The honourable member for Moncrieff comes from Mareeba. Mareeba is on the top of the Mitchell River. It is bigger and has more water in it than the Murray-Darling. The Murray-Darling produces 60 per cent of Australia's agriculture—almost all from irrigation. We can do that in the member for Moncrieff's area. We can do that on the Mitchell River. How many farms are there on the Mitchell River? Even though most of it is in my electorate, I do not know of a single farm on the Mitchell River. I am sure there are some, but I do not know any. How long will the rest of the world put up with the simple greediness or peculiarity of the Australian people—that they will sit on these vast resources and do nothing with them?
The United States moved very aggressively in the area of fuel security. They were sick of the situation in the Middle East, so they have moved to capping of their underground supplies, they have moved to shale oil and they have moved to ethanol in a big way. They are far and away the biggest producer of ethanol in the world now. In Europe, you would not be able to buy a new car that is not E20. They must be able to take 20 per cent biofuels. That is the situation in Europe. Japan, China and India are all on five per cent targets over the next seven or eight years. The Americans have moved to ethanol for electricity as well.
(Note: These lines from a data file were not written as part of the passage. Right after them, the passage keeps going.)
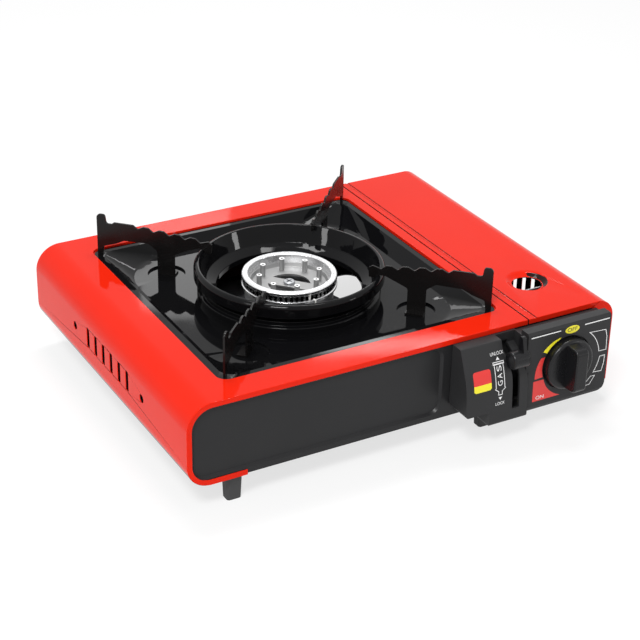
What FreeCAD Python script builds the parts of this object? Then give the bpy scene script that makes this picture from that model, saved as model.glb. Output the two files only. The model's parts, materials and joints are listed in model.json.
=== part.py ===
"""Butane cassette stove, drawn from the shell's front left corner on the floor.

X runs right across the front, Y runs back and Z up, in millimetres. Each piece is moved
so that the origin is the middle of the stove's footprint when it is saved.
"""
import FreeCAD, Part
import math
import os

# Overall sizes of the casing
depth = 264.0
shell_height = 62.0
foot_height = 20.0
sheet = 0.8
seam_gap = 0.6
play = 0.3
side_top_radius = 19.0
side_bottom_radius = 17.0
bottom_return = 27.0
frame_lip = 4.0
seam_flange = 5.0

# Bay for the standard cartridge, under the lid
cartridge_radius = 33.0
bay_play = 2.0
bay_margin = 3.0
bay_rise = 27.0

# Recess in the top, its ledge, and the burner above its middle
recess_border = 22.0
recess_left = 35.4
recess_right = 8.6
recess_corner = 8.0
recess_depth = 2.2
ledge_width = 4.2

# Vents in the body's side wall, longer ones in the lid's, and two round holes in each
vent_count = 6
vent_pitch = 13.7
vent_width = 4.5
vent_height = 15.5
vent_rise = 33.7
vent_shift = 2.6
lid_vent_count = 7
lid_vent_pitch = 11.2
lid_vent_height = 21.0
lid_vent_rise = 26.0
vent_hole_radius = 3.0
vent_hole_reach = 58.4
vent_hole_rise = 32.4

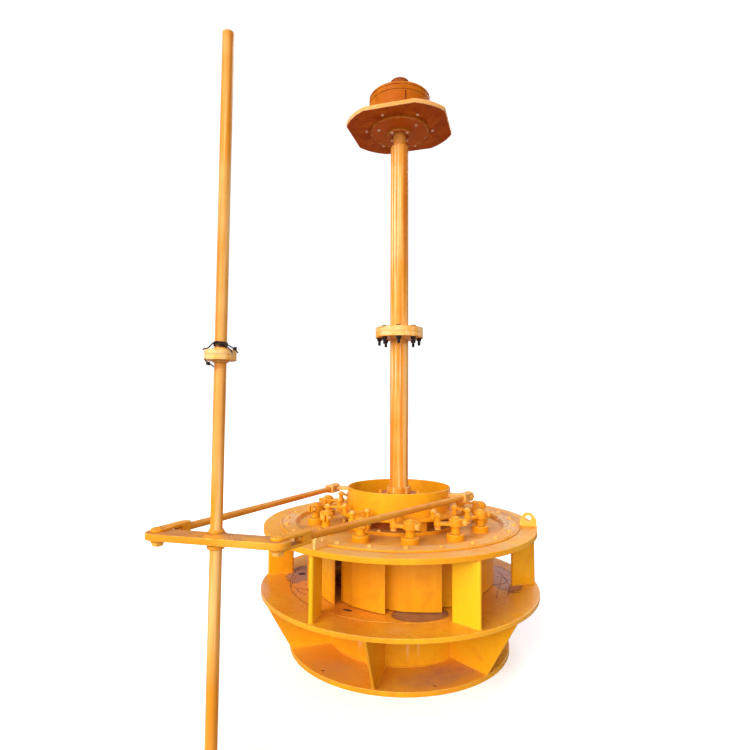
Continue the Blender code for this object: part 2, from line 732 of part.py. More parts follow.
def make_blades():
    """Blades lofted through wrapped sections, flat beside the hub and out to the throat."""
    sections = 5
    radii = np.linspace(HUB_RADIUS + BLADE_ROOT_GAP, BLADE_TIP_RADIUS, sections)
    chords = np.linspace(*BLADE_CHORDS, sections)
    pitches = np.radians(np.linspace(*BLADE_PITCHES, sections))
    halves = np.linspace(*BLADE_HALF_THICKNESSES, sections)
    bm = bmesh.new()
    rows = []
    for radius, chord, pitch, half in zip(radii, chords, pitches, halves):
        section = blade_section(radius, chord, pitch, half)
        rows.append([bm.verts.new(point) for point in section])
    count = len(rows[0])
    for near, far in zip(rows, rows[1:]):
        for step in range(count):
            after = (step + 1) % count
            bm.faces.new((near[step], near[after], far[after], far[step]))
    for row in (rows[0], rows[-1]):
        for step in range(count // 2 - 1):
            bm.faces.new((row[step], row[step + 1], row[count - 2 - step], row[count - 1 - step]))
    bmesh.ops.recalc_face_normals(bm, faces=bm.faces)
    blade = object_from("blade", bm)
    names = [f"runner_blade_{step + 1}" for step in range(BLADE_COUNT)]
    turns = [BLADE_FIRST_ANGLE + step * 360.0 / BLADE_COUNT for step in range(BLADE_COUNT)]
    copies(blade, names, [(Vector(), turn) for turn in turns])


# Thrust bearing

def plate_outline():
    """A square whose corners are cut by one circle, drawn in to a rectangle."""
    half_corner = 45.0 - math.degrees(math.acos(PLATE_HALF_SIDE / PLATE_CORNER_RADIUS))
    outline = []
    for corner in range(4):
        middle = 45.0 + 90.0 * corner
        outline += arc((0.0, 0.0), PLATE_CORNER_RADIUS, middle - half_corner, middle + half_corner, 6)
    return [(x, PLATE_DEPTH_SHARE * y) for x, y in outline]


def make_bearing_plate():
    base = plate("bearing_plate", plate_outline(), PLATE_BOTTOM, PLATE_TOP)
    low = PLATE_BOTTOM - CUT_REACH
    high = PLATE_TOP + CUT_REACH
    corners = [Vector((corner.x, PLATE_DEPTH_SHARE * corner.y, 0.0))
               for corner in circle_of_spots(4, PLATE_HOLE_CIRCLE, 45.0)]
    cut(base, cylinders("plate_holes", corners, PLATE_HOLE_RADIUS, low, high, FLANGE_HOLE_FACETS))
    cut(base, cylinders("plate_bore", [Vector()], bore(NECK_RADIUS, MIDDLE), low, high, MIDDLE))
    settle(base).data.transform(Matrix.Rotation(math.radians(PLATE_TURN), 4, "Z"))
    return base


def make_bearing_housing():
    neck = bore(NECK_RADIUS, MIDDLE)
    low = PLATE_TOP + GAP
    floor = HOUSING_RADIUS - GROOVE_DEPTH
    profile = [
        (neck, HOUSING_TOP),
        (HOUSING_RADIUS - RIM_CHAMFER, HOUSING_TOP),
        (HOUSING_RADIUS, HOUSING_TOP - RIM_CHAMFER),
    ]
    for height in reversed(HOUSING_GROOVES):
        above = height + GROOVE_HALF_WIDTH
        below = height - GROOVE_HALF_WIDTH
        profile += [(HOUSING_RADIUS, above), (floor, above), (floor, below), (HOUSING_RADIUS, below)]
    return turned("bearing_housing", [*profile, (HOUSING_RADIUS, low), (neck, low)], MIDDLE)


def make_lower_cover():
    neck = bore(NECK_RADIUS, MIDDLE)
    profile = [
        (neck, PLATE_BOTTOM - GAP),
        (LOWER_COVER_RADIUS, PLATE_BOTTOM - GAP),
        (LOWER_COVER_RADIUS, LOWER_COVER_BOTTOM),
        (LOWER_GLAND_RADIUS, LOWER_COVER_BOTTOM),
        (LOWER_GLAND_RADIUS, LOWER_GLAND_BOTTOM),
        (neck, LOWER_GLAND_BOTTOM),
    ]
    return turned("bearing_lower_cover", profile, MIDDLE)


# Governor shaft and push rods

def make_governor():
    place = Vector((*GOVERNOR_AXIS, 0.0))
    low, middle, high = GOVERNOR_COUPLING
    lower = turned("governor_lower_shaft", [
        (0.0, middle - GAP),
        (GOVERNOR_COUPLING_RADIUS, middle - GAP),
        (GOVERNOR_COUPLING_RADIUS, low),
        (GOVERNOR_RADIUS, low),
        (GOVERNOR_RADIUS, GOVERNOR_BOTTOM),
        (0.0, GOVERNOR_BOTTOM),
    ], FINE, closed=False)
    upper = turned("governor_upper_shaft", [
        (0.0, GOVERNOR_TOP),
        (GOVERNOR_RADIUS, GOVERNOR_TOP),
        (GOVERNOR_RADIUS, high),
        (GOVERNOR_COUPLING_RADIUS, high),
        (GOVERNOR_COUPLING_RADIUS, middle + GAP),
        (0.0, middle + GAP),
    ], FINE, closed=False)
    seat = bore(GOVERNOR_RADIUS, FINE)
    foot = turned("governor_foot_bearing", [
        (seat, FOOT_TOP),
        (FOOT_BODY_RADIUS, FOOT_TOP),
        (FOOT_BODY_RADIUS, FOOT_SOLE),
        (FOOT_RADIUS, FOOT_SOLE),
        (FOOT_RADIUS, 0.0),
        (0.0, 0.0),
        (0.0, GOVERNOR_BOTTOM - RUNNING_GAP),
        (seat, GOVERNOR_BOTTOM - RUNNING_GAP),
    ], FINE, closed=False)
    close_profile(foot)
    lever = make_cross_lever()
    for obj in (lower, upper, foot, lever):
        obj.location = place


def close_profile(obj):
    """Joins the last point of an open profile to the first, for a cup that reaches the axis."""
    bm = bmesh.new()
    bm.from_mesh(obj.data)
    bm.verts.ensure_lookup_table()
    bm.edges.new((bm.verts[-1], bm.verts[0]))
    bm.to_mesh(obj.data)
    bm.free()


def make_cross_lever():
    """A flat bar with round ends, a turned hub around the governor shaft, and a pin at each end."""
    low, high = CROSS_HEIGHTS
    bar = capsule(2 * CROSS_ARM, CROSS_HALF_WIDTH, CROSS_HALF_WIDTH, 12)
    lever = plate("cross_lever", [(x - CROSS_ARM, y) for x, y in bar], low, high)
    upper = [(radius, high + rise) for radius, rise in CROSS_HUB_ABOVE]
    lower = [(radius, low + rise) for radius, rise in CROSS_HUB_BELOW]
    hub_top = upper[0][1]
    hub_bottom = lower[-1][1]
    profile = [(0.0, hub_top), *upper, *lower, (0.0, hub_bottom)]
    join(lever, turned("cross_hub", profile, FINE, closed=False))
    ends = [Vector((CROSS_ARM, 0.0, 0.0)), Vector((-CROSS_ARM, 0.0, 0.0))]
    join(lever, cylinders("cross_pins", ends, CROSS_PIN_RADIUS, *CROSS_PIN_HEIGHTS, ROUND))
    shaft_hole = (GOVERNOR_RADIUS + GAP) / math.cos(math.pi / FINE)
    cut(lever, cylinders("cross_bore", [Vector()], shaft_hole, hub_bottom - CUT_REACH, hub_top + CUT_REACH))
    settle(lever).data.transform(Matrix.Rotation(math.atan2(CROSS_DIRECTION[1], CROSS_DIRECTION[0]), 4, "Z"))
    return lever


def make_push_rod(side):
    """A rod along +X from its fork around the cross-lever's end to its clevis around the ring's ear."""
    sign = 1.0 if side == "right" else -1.0
    start = Vector((*GOVERNOR_AXIS, 0.0)) + sign * CROSS_ARM * direction(CROSS_DIRECTION)
    end = sign * EAR_CIRCLE * direction(EAR_DIRECTION)
    length = (end - start).length
    fork_middle = sum(CROSS_HEIGHTS) / 2
    ear_middle = sum(EAR_HEIGHTS) / 2
    thread_start = Vector((FORK_THROAT - THREAD_LENGTH, 0.0, fork_middle))
    bar_start = Vector((FORK_THROAT + BITE, 0.0, fork_middle))
    bar_end = Vector((length - CLEVIS_LENGTH + ROD_IN_CLEVIS, 0.0, ear_middle))
    rod = make_fork(side)
    join(rod, rod_between(f"rod_thread_{side}", thread_start, bar_start, THREAD_RADIUS))
    join(rod, rod_between(f"rod_bar_{side}", bar_start, bar_end, ROD_RADIUS))
    join(rod, make_clevis(side, length))
    join(rod, cylinders(f"clevis_pin_{side}", [Vector((length, 0.0, 0.0))], CLEVIS_PIN_RADIUS,
                        EAR_HEIGHTS[0] - CLEVIS_PIN_OVERHANG, EAR_HEIGHTS[1] + CLEVIS_PIN_OVERHANG, ROUND))
    way = end - start
    settle(rod).data.transform(Matrix.Rotation(math.atan2(way.y, way.x), 4, "Z"))
    rod.location = start
    return rod


def make_fork(side):
    """Cheeks above and below the cross-lever's end, and the block between them that holds the rod."""
    low = CROSS_HEIGHTS[0] - RUNNING_GAP
    high = CROSS_HEIGHTS[1] + RUNNING_GAP
    bottom = low - FORK_CHEEK
    top = high + FORK_CHEEK
    fork = plate(f"push_rod_{side}", capsule(FORK_LENGTH, FORK_EYE_RADIUS, FORK_NECK_RADIUS), bottom, top)
    throat_size = (FORK_THROAT + 2 * FORK_EYE_RADIUS, 4 * FORK_EYE_RADIUS, high - low)
    throat_centre = Vector((FORK_THROAT - throat_size[0] / 2, 0.0, (low + high) / 2))
    cut(fork, boxes(f"fork_throat_{side}", throat_size, [(throat_centre, 0.0)]))
    return cut(fork, cylinders(f"fork_bore_{side}", [Vector()], bore(CROSS_PIN_RADIUS, ROUND),
                               bottom - CUT_REACH, top + CUT_REACH, ROUND))


def make_clevis(side, length):
    """A fork whose pin is at the given length, with a slot deep enough for the ear all along its stroke."""
    low, high = EAR_HEIGHTS
    outline = capsule_from_square(CLEVIS_LENGTH, CLEVIS_HALF_WIDTH)
    clevis = plate(f"clevis_{side}", [(x + length - CLEVIS_LENGTH, y) for x, y in outline],
                   low - CLEVIS_WALL, high + CLEVIS_WALL)
    slot_length = CLEVIS_SLOT_DEPTH + 2 * CLEVIS_HALF_WIDTH
    slot_size = (slot_length, 4 * CLEVIS_HALF_WIDTH, high - low + 2 * RUNNING_GAP)
    slot_centre = Vector((length - CLEVIS_SLOT_DEPTH + slot_length / 2, 0.0, (low + high) / 2))
    return settle(cut(clevis, boxes(f"clevis_slot_{side}", slot_size, [(slot_centre, 0.0)])))


def capsule_from_square(length, half_width):
    """A bar's outline along +X with a square end at the origin and a round end at the given length."""
    return [(0.0, half_width), (0.0, -half_width)] + arc((length, 0.0), half_width, -90.0, 90.0, 8)


def shade_round(obj):
    """Smooth shading on the finished mesh, with its sharp edges kept."""
    if obj.modifiers:
        settle(obj)
    obj.data.shade_smooth()
    obj.data.set_sharp_from_angle(angle=math.radians(SHARP_ANGLE))


def finish(obj, look):
    colour, roughness, metallic = look
    material = bpy.data.materials.new(f"{obj.name}_finish")
    material.use_nodes = True
    shader = material.node_tree.nodes["Principled BSDF"]
    shader.inputs["Base Color"].default_value = (*colour, 1.0)
    shader.inputs["Roughness"].default_value = roughness
    shader.inputs["Metallic"].default_value = metallic
    if obj.data.materials:
        obj.material_slots[0].link = "OBJECT"
        obj.material_slots[0].material = material
    else:
        obj.data.materials.append(material)


def carry_to_place():
    """Puts the turbine's axis where the origin is under the middle of the whole set."""
    pin = -CROSS_ARM * direction(CROSS_DIRECTION)
    left = GOVERNOR_AXIS[0] + pin.x - CROSS_HALF_WIDTH
    front = GOVERNOR_AXIS[1] - abs(pin.y) - CROSS_HALF_WIDTH
    carrier = bpy.data.objects.new("turbine_axis", None)
    parts.objects.link(carrier)
    carrier.location = (-(left + STAY_RING_RADIUS) / 2, -(front + STAY_RING_RADIUS) / 2, 0.0)
    for obj in [*parts.objects, *cutters.objects]:
        if obj is not carrier:
            obj.parent = carrier


clear_scene()
parts = make_collection("kaplan_turbine_set")
cutters = make_collection("cutters")

make_bottom_flange()
make_throat()
make_rings()
make_stay_vanes()
make_lugs()
make_head_cover()
make_inner_cover()
make_seal_housing()
make_ring_support()
make_regulating_ring()
make_guide_vanes()
make_links()
make_lower_shaft()
make_upper_shaft()
make_shaft_end()
make_runner_hub()
make_blades()
make_bearing_plate()
make_bearing_housing()
make_lower_cover()
make_governor()
make_push_rod("right")
make_push_rod("left")
carry_to_place()

for piece in parts.objects:
    if piece.type == "MESH":
        shade_round(piece)
        finish(piece, DARK_RED if piece.name == "shaft_end" else ORANGE)
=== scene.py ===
# Looks for an open-flume kaplan turbine set: orange paint, dust, bare patches, bolts, welds and binding wire.

import math

import bmesh
import bpy
import numpy as np
from mathutils import Matrix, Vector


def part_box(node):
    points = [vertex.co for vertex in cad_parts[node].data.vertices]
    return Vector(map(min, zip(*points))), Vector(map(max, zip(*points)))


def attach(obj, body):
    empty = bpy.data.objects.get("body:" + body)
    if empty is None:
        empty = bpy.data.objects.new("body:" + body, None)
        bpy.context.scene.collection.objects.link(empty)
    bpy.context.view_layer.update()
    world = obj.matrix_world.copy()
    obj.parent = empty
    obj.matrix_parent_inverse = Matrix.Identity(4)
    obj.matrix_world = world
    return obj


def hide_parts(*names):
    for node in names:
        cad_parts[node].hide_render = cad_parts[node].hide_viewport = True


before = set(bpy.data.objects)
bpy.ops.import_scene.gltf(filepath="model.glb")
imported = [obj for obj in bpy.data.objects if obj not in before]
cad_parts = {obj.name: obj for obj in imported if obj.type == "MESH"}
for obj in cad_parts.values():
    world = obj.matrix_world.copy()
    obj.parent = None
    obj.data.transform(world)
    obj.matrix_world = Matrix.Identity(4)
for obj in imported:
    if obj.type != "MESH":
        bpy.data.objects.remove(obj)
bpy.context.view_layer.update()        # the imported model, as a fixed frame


# Where things are: the two upright axes and the main levels, read from the frame

def middleOf(node):
    low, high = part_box(node)
    return np.array([(low.x + high.x) / 2, (low.y + high.y) / 2, 0.0])


turbineAxis = middleOf("bottom_flange")
governorAxis = middleOf("governor_upper_shaft")
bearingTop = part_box("bearing_housing")[1].z
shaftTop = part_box("shaft_end")[1].z
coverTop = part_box("upper_stay_ring")[1].z
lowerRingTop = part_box("lower_stay_ring")[1].z
wideSteps, middleSteps, fineSteps, smallSteps = 192, 96, 40, 20        # points round a turned piece
touch = 0.0003        # the gap that neighbouring pieces keep
lap = 0.001           # how far a weld bead or a rib's end stands off an edge
slip = 0.0008         # the play in a bore or under a collar
grip = 0.0008         # how far a clamped hub's bore lies inside its pin's side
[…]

There are two fascinating aspects of this. First people said, 'Your car will break down.' You have to hand it to the car industry, getting the Australian people to believe that your car would break down. I always say to people: 'You go to the movies. Every single movie is made in Hollywood, Los Angeles. You can see 100,000 cars on the beltway. Where are all the broken-down ones?' They are on 11 per cent on average in California. Where are all the broken-down cars in California, Brazil, Europe, India, China and Japan?